### 🚀 Task 1: Load All Books

In [12]:
import os
import re
import pandas as pd
from collections import Counter
from nltk.tokenize import word_tokenize, sent_tokenize
from nltk.corpus import stopwords
from nltk.util import ngrams
import nltk

# Ensure necessary NLTK resources are downloaded
nltk.download("punkt")
nltk.download("stopwords")

# Define the folder path
folder_path = "ASoIaF"

# Automatically detect and read all text files in the folder
book_files = sorted([os.path.join(folder_path, file) for file in os.listdir(folder_path) if file.endswith(".txt")])

# Dictionary to store book contents
books = {}

# Load books dynamically
for file_path in book_files:
    book_name = os.path.basename(file_path).replace(".txt", "")
    with open(file_path, "r", encoding="utf-8", errors="ignore") as file:
        books[book_name] = file.read()

print("✅ All books have been loaded successfully!")

✅ All books have been loaded successfully!


[nltk_data] Downloading package punkt to /home/rajubuntu/nltk_data...
[nltk_data]   Package punkt is already up-to-date!
[nltk_data] Downloading package stopwords to
[nltk_data]     /home/rajubuntu/nltk_data...
[nltk_data]   Package stopwords is already up-to-date!


### 🚀 TASK 2: CLEAN TEXT (Remove Metadata, Extra Spaces, and Special Characters)

In [13]:
def clean_text(text):
    # Remove metadata (first 1000 characters usually contain book title and unnecessary info)
    text = text[1000:]

    # Remove special characters and multiple spaces
    text = re.sub(r"\s+", " ", text)  # Normalize spaces
    text = re.sub(r"[^\w\s']", "", text)  # Keep words and apostrophes only

    return text.strip()

# Clean all books
books_cleaned = {book: clean_text(text) for book, text in books.items()}
print("✅ Text cleaning completed!")

✅ Text cleaning completed!


### 🚀 TASK 3: SPLIT TEXT INTO CHAPTERS

In [14]:
def split_into_chapters(text):
    # Use regex to detect chapter headings (e.g., "CHAPTER 1", "Chapter 2", etc.)
    chapters = re.split(r"(CHAPTER\s+\d+|Chapter\s+\d+)", text)
    
    # Reconstruct chapters (keep chapter headings)
    chapter_list = []
    for i in range(1, len(chapters), 2):  # Skip non-matching text
        chapter_name = chapters[i]
        chapter_text = chapters[i + 1] if i + 1 < len(chapters) else ""
        chapter_list.append((chapter_name, chapter_text.strip()))

    return chapter_list

# Apply chapter splitting
books_chapters = {book: split_into_chapters(text) for book, text in books_cleaned.items()}
print("✅ Chapter splitting completed!")

✅ Chapter splitting completed!


### 🚀 TASK 4: WORD FREQUENCY ANALYSIS

In [None]:
import spacy
from collections import Counter
import pandas as pd

# Load SpaCy English tokenizer model
nlp = spacy.load("en_core_web_sm")

# Increase the max_length limit
nlp.max_length = 2000000  # Increase limit to 2 million characters

# Function to tokenize text in chunks to avoid max length errors
def word_frequency(text, top_n=20, chunk_size=500000):
    words = []
    for i in range(0, len(text), chunk_size):
        chunk = text[i : i + chunk_size]  # Process in chunks
        doc = nlp(chunk.lower())  # Tokenize and lowercase
        words.extend([token.text for token in doc if token.is_alpha])  # Keep only words (no punctuation/numbers)
    
    word_counts = Counter(words)
    return word_counts.most_common(top_n)
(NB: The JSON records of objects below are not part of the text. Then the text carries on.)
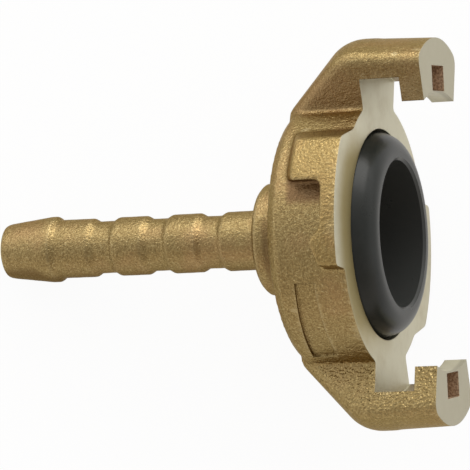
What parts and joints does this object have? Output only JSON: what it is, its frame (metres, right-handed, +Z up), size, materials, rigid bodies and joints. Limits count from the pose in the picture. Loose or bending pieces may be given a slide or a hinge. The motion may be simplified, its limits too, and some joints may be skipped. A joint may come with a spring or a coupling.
{
  "type": "claw hose coupling",
  "caption": "Brass claw coupling half with a long grooved hose tail, hooked claws, cam flanges with stops, and a rubber sealing ring standing proud of its face.",
  "frame": {"origin": "centre of the base of the bounding box, on the floor that the fitting lies on", "axes": "+X along the lying fitting, from the hose tail towards the claws, with the tail's axis raised 18.5 degrees towards the front; +Y along the line between the two claws; +Z up from the floor"},
  "size_m": [0.0738, 0.0602, 0.0467],
  "materials": {
    "brass": "blasted casting with machined front faces",
    "rubber": "smooth moulded rubber"
  },
  "bodies": {
    "root": {"coupling_body": "brass", "upper_claw": "brass", "lower_claw": "brass", "seal_ring": "rubber"}
  },
  "joints": []
}
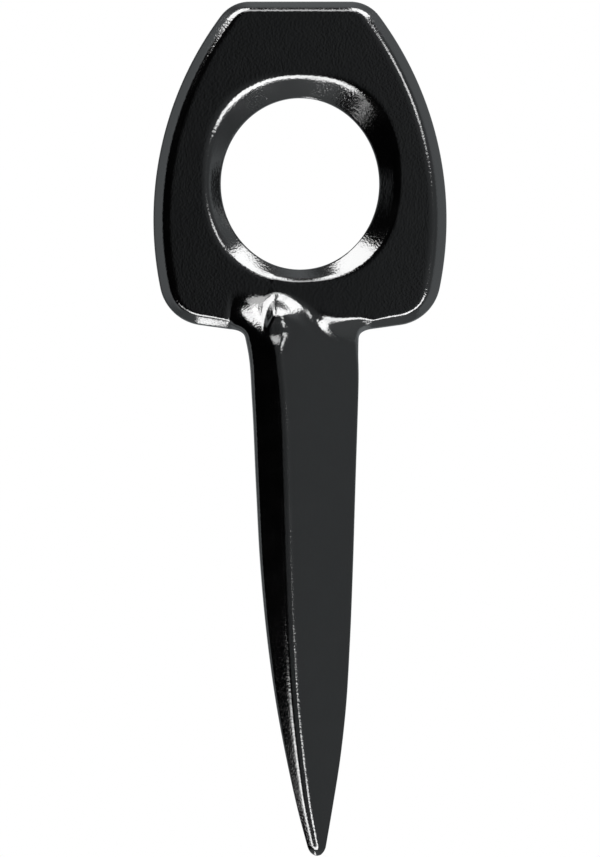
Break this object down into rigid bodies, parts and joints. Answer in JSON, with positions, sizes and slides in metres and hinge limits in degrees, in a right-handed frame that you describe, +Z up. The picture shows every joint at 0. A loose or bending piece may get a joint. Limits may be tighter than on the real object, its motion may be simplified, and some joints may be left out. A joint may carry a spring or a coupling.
{
  "type": "piton",
  "caption": "Forged rock piton: flat head plate with an oval carabiner eye, and a tapering angle-section blade.",
  "frame": {"origin": "where the blade leaves the underside of the head, on the middle plane of the head plate", "axes": "+Z up through the head, away from the blade's tip; -Y out of the front of the head plate, the side that the blade's ridge stands out on; +X to the right seen from the front"},
  "size_m": [0.0334, 0.008, 0.0975],
  "materials": {
    "black_coat": "glossy black coat over forged steel, slightly textured"
  },
  "bodies": {
    "root": {"forged_body": "black_coat"}
  },
  "joints": []
}
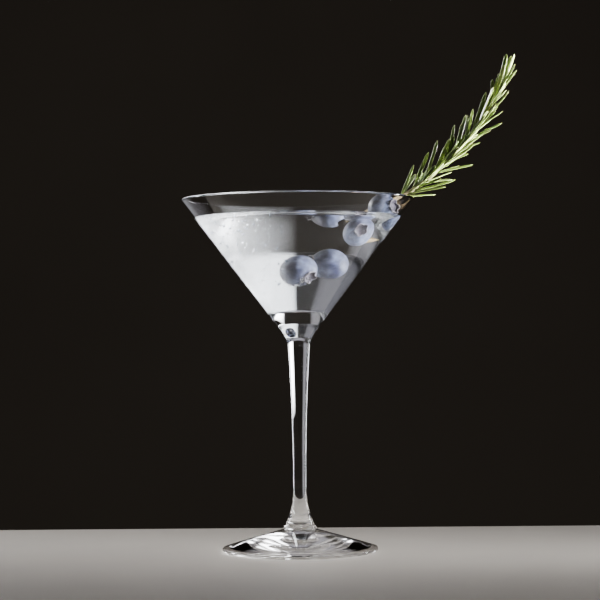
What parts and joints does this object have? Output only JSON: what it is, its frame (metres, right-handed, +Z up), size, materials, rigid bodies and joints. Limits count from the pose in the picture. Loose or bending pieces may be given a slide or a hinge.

# Compute word frequencies for each book
word_frequencies = {book: word_frequency(text) for book, text in books_cleaned.items()}

# Convert to DataFrame
df_word_freq = pd.DataFrame({book: dict(word_freq) for book, word_freq in word_frequencies.items()})
df_word_freq.fillna(0, inplace=True)  # Fill NaN with 0

import ace_tools as tools
tools.display_dataframe_to_user(name="Word Frequency Analysis", dataframe=df_word_freq)
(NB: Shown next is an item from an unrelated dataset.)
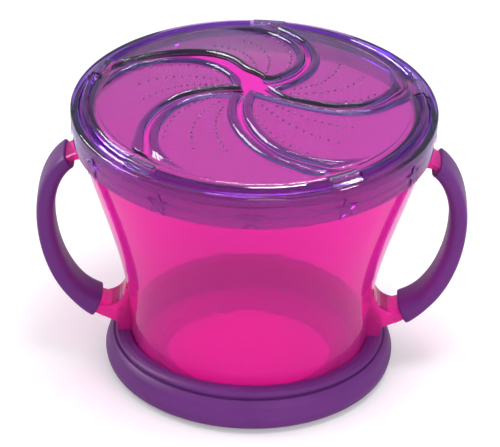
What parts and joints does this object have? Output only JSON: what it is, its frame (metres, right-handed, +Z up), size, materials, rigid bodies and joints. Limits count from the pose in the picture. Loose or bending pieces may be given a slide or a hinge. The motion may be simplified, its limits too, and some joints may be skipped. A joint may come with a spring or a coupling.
{
  "type": "toddler snack container",
  "caption": "Translucent snack cup with looped side handles in soft grips, a soft foot ring, and a push-on lid whose soft domed top is cut into swirling, springy flaps.",
  "frame": {"origin": "middle of the foot ring's underside, on the surface the container stands on", "axes": "+Z up along the cup's axis, X across the two handles, the pictured front faces -Y"},
  "size_m": [0.1138, 0.096, 0.0822],
  "materials": {
    "cup_shell": "translucent pink polypropylene, polished",
    "cup_handles": "translucent pink polypropylene, polished",
    "soft_grips": "satin purple soft-touch elastomer",
    "foot_ring": "satin purple soft-touch elastomer",
    "lid_shell": "translucent violet plastic, polished",
    "soft_top": "translucent mauve elastomer, glossy"
  },
  "bodies": {
    "container": {"cup": "cup_shell", "handle_left": "cup_handles", "handle_right": "cup_handles", "grip_left": "soft_grips", "grip_right": "soft_grips", "base_ring": "foot_ring"},
    "lid": {"lid_ring": "lid_shell", "soft_top_rim": "soft_top"},
    "flap_1_body": {"flap_1": "soft_top"},
    "flap_2_body": {"flap_2": "soft_top"},
    "flap_3_body": {"flap_3": "soft_top"},
    "flap_4_body": {"flap_4": "soft_top"},
    "flap_5_body": {"flap_5": "soft_top"}
  },
  "joints": [
    {"name": "lid_lift", "type": "slide", "parent": "container", "child": "lid", "axis": [0, 0, 1], "range_m": [0, 0.04]},
    {"name": "flap_1_bend", "type": "hinge", "parent": "lid", "child": "flap_1_body", "pos_m": [-0.02042, 0.02614, 0.07809], "axis": [-0.788, -0.6157, 0], "range_deg": [-60, 25], "stiffness_Nm_per_rad": 0.015},
    {"name": "flap_2_bend", "type": "hinge", "parent": "lid", "child": "flap_2_body", "pos_m": [-0.03117, -0.01134, 0.07809], "axis": [0.342, -0.9397, 0], "range_deg": [-60, 25], "stiffness_Nm_per_rad": 0.015},
    {"name": "flap_3_bend", "type": "hinge", "parent": "lid", "child": "flap_3_body", "pos_m": [0.00116, -0.03315, 0.07809], "axis": [0.9994, 0.0349, 0], "range_deg": [-60, 25], "stiffness_Nm_per_rad": 0.015},
    {"name": "flap_4_bend", "type": "hinge", "parent": "lid", "child": "flap_4_body", "pos_m": [0.03188, -0.00914, 0.07809], "axis": [0.2756, 0.9613, 0], "range_deg": [-60, 25], "stiffness_Nm_per_rad": 0.015},
    {"name": "flap_5_bend", "type": "hinge", "parent": "lid", "child": "flap_5_body", "pos_m": [0.01855, 0.0275, 0.07809], "axis": [-0.829, 0.5592, 0], "range_deg": [-60, 25], "stiffness_Nm_per_rad": 0.015}
  ]
}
print("✅ Word frequency analysis completed using SpaCy with chunk processing!")


### 🚀 TASK 5: CHARACTER MENTION ANALYSIS

In [None]:
import re
import pandas as pd

# Define characters to track
characters = ["Jon", "Daenerys", "Tyrion", "Arya", "Sansa", "Bran", "Cersei", "Jaime", "Stannis", "Davos"]
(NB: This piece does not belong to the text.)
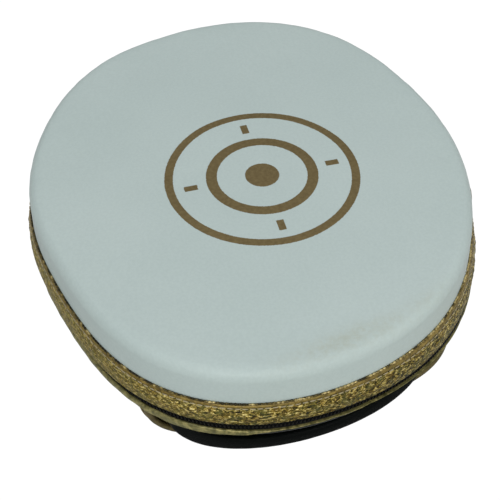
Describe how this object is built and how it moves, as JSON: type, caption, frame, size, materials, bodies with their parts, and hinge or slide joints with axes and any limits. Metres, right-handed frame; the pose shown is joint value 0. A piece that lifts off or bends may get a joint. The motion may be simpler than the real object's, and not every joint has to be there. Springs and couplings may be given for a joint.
{
  "type": "focus mitt",
  "caption": "Round padded boxing focus mitt with zipped side wall, palm ball, hand cover, wrist cuff, peel-open strap and a running zip slider.",
  "frame": {"origin": "on the rest patch of the hand cover, straight below the middle of the strike face", "axes": "+Z out of the strike face, +Y from the wrist towards the fingertips, +X to the thumb side"},
  "size_m": [0.1877, 0.218, 0.0795],
  "materials": {
    "face_leather": "smooth microfibre leather, pale grey-white, soft sheen",
    "gel_foam": "soft translucent gel sheet",
    "impact_foam": "dense closed-cell foam, matte",
    "core_foam": "open-cell foam, matte",
    "board": "thin fibreboard-like plastic",
    "gold_bead": "gold piping, metallic sheen",
    "gold_plain": "olive-gold synthetic leather, semi-gloss",
    "gold_metallic": "crinkled metallic gold synthetic leather",
    "zip_tape": "woven black tape",
    "zip_coil": "black nylon coil",
    "zip_metal": "black enamelled zinc",
    "black_mesh": "black spacer mesh",
    "black_leather": "black synthetic leather, fine grain",
    "loop_fabric": "brushed loop pile",
    "hook_fabric": "moulded hook tape"
  },
  "bodies": {
    "mitt": {"face_skin": "face_leather", "gel_pad": "gel_foam", "impact_foam": "impact_foam", "core_foam": "core_foam", "base_foam": "core_foam", "stiffener_board": "board", "seam_piping": "gold_bead", "gusset_top_binding": "gold_plain", "upper_gusset": "gold_metallic", "gusset_lap_tab": "gold_plain", "lower_gusset": "gold_plain", "zip_tape_upper": "zip_tape", "zip_tape_lower": "zip_tape", "zip_coil_upper": "zip_coil", "zip_coil_lower": "zip_coil", "zip_end_stops": "zip_metal", "zip_garage": "gold_plain", "back_panel": "black_mesh", "palm_ball_foam": "core_foam", "palm_ball_cover": "black_leather", "hand_cover": "gold_plain", "hand_cover_padding": "core_foam", "hand_cover_lining": "black_mesh", "cuff_shell": "black_leather", "cuff_padding": "core_foam", "cuff_lining": "black_mesh", "cuff_mouth_binding": "black_leather", "strap_base": "gold_plain", "strap_anchor": "gold_plain", "strap_loop_patch": "loop_fabric", "thumb_loop": "gold_plain", "thumb_loop_lining": "black_mesh"},
    "slider": {"zip_slider": "zip_metal"},
    "pull": {"zip_pull_tab": "zip_metal"},
    "strap": {"strap_flap": "gold_plain", "strap_hook_patch": "hook_fabric", "strap_grip_tab": "black_leather"}
  },
  "joints": [
    {"name": "zip_run", "type": "hinge", "parent": "mitt", "child": "slider", "pos_m": [0.026, 0.00013, 0.05235], "axis": [0, 0, 1], "range_deg": [0, 40]},
    {"name": "pull_swing", "type": "hinge", "parent": "slider", "child": "pull", "pos_m": [-0.06717, 0.07831, 0.05235], "axis": [0, 0, 1], "range_deg": [0, 165]},
    {"name": "strap_peel", "type": "hinge", "parent": "mitt", "child": "strap", "pos_m": [0.045, -0.055, 0.0064], "axis": [0, -1, 0], "range_deg": [0, 120]}
  ]
}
# Function to count character mentions in chunks
def count_character_mentions(text, character_list, chunk_size=500000):
    mentions = {char: 0 for char in character_list}  # Initialize counts
    
    for i in range(0, len(text), chunk_size):  # Process in chunks
        chunk = text[i : i + chunk_size]  # Get chunk
        for char in character_list:
            mentions[char] += len(re.findall(r"\b" + char + r"\b", chunk, re.IGNORECASE))  # Count matches
    
    return mentions

# Count character mentions for each book
character_mentions = {book: count_character_mentions(text, characters) for book, text in books_cleaned.items()}

# Convert to DataFrame
df_character_mentions = pd.DataFrame(character_mentions)

import ace_tools as tools
tools.display_dataframe_to_user(name="Character Mentions", dataframe=df_character_mentions)

print("✅ Character mention analysis completed!")


### 🚀 TASK 6: COMMON BIGRAMS AND TRIGRAMS

In [None]:
import spacy
from collections import Counter
from nltk.util import ngrams
import pandas as pd
from nltk.corpus import stopwords

# Load SpaCy English tokenizer model
nlp = spacy.load("en_core_web_sm")

# Define stopwords
stop_words = set(stopwords.words("english"))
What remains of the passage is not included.